Advertisement
  1. SEJ
  2.  ⋅ 
  3. SEO

Ada Lovelace, Author of the First Computer Algorithm, Celebrated with Google Doodle

Ada Lovelace, who could be regarded as the world's first computer programmer, is celebrated today with a noteworthy Google doodle.

Ada Lovelace, Author of the First Computer Algorithm, Celebrated with Google Doodle

Ada Byron, Countess of Lovelace, (10 December 1815 – 27 November 1852) is celebrated today by Google, with a doodle already acclaimed by several tech publications around the world wide web. For those of you unfamiliar with Ada Lovelace’s work and achievements, she is known for translating from French to English, and annotating, Luigi Menabrea’s description of the Analytical Engine, a proposed mechanical general-purpose computer designed by English mathematician Charles Babbage.

Her annotations deserve world-wide recognition, and are considered the first algorithm intended to be processed by a machine. Today, Ada Lovelace is widely considered the world’s first computer programmer. Google couldn’t miss the opportunity to make her achievements known to the world. The following doodle celebrates the her life and career:

Google doodle celebrates 197th Ada Lovelace birthday.Google doodle celebrates the 197th anniversary of Ada Lovelace’s birthday.

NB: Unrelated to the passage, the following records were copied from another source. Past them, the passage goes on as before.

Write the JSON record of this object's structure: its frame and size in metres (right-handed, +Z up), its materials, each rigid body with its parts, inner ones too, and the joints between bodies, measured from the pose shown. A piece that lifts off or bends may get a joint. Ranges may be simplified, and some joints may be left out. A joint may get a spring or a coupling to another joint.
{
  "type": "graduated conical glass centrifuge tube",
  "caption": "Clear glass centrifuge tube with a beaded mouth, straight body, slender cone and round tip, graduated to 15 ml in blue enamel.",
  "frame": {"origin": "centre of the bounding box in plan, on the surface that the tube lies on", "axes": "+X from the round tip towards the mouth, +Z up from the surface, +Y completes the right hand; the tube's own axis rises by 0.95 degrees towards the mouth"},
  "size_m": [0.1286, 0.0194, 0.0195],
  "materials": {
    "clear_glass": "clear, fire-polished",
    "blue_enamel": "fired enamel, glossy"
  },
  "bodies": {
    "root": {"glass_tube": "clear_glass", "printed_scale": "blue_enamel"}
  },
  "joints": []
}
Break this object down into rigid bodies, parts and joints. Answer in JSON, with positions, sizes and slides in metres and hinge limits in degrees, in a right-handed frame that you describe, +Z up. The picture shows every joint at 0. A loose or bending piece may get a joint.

Today’s Google doodle shows Ada Lovelace writing her program with a quill pen, the evolution of computer devices since the first built to present, ending with a modern laptop and tablet, that play music, thus fulfilling Ada’s prediction that computers might be used to write music:

“Supposing, for instance, that the fundamental relations of pitched sounds in the science of harmony and of musical composition were susceptible of such expression and adaptations, the engine might compose elaborate and scientific pieces of music of any degree of complexity or extent,” words attributed to Lovelace are as she wrote them.

The legitimate daughter of Lord Byron with Anne Isabella Byron was one of the first people to foresee the capability of computers to go beyond number-crunching. Although her role as the first computer programmer in history is a matter of debate (mainly because the computer in question was never built), her role in computing history is undeniable.

The modern computer programming language Ada ( a structured, statically typed, imperative, wide-spectrum, and object-oriented high-level computer programming language) is named in her honour.

Category SEO
ADVERTISEMENT
Liliana Steffens Pamil Visions PR

Liliana Dumitru-Steffens is a digital marketing expert and content curator, for Pamil Visions PR. She writes for Everything PR, and ...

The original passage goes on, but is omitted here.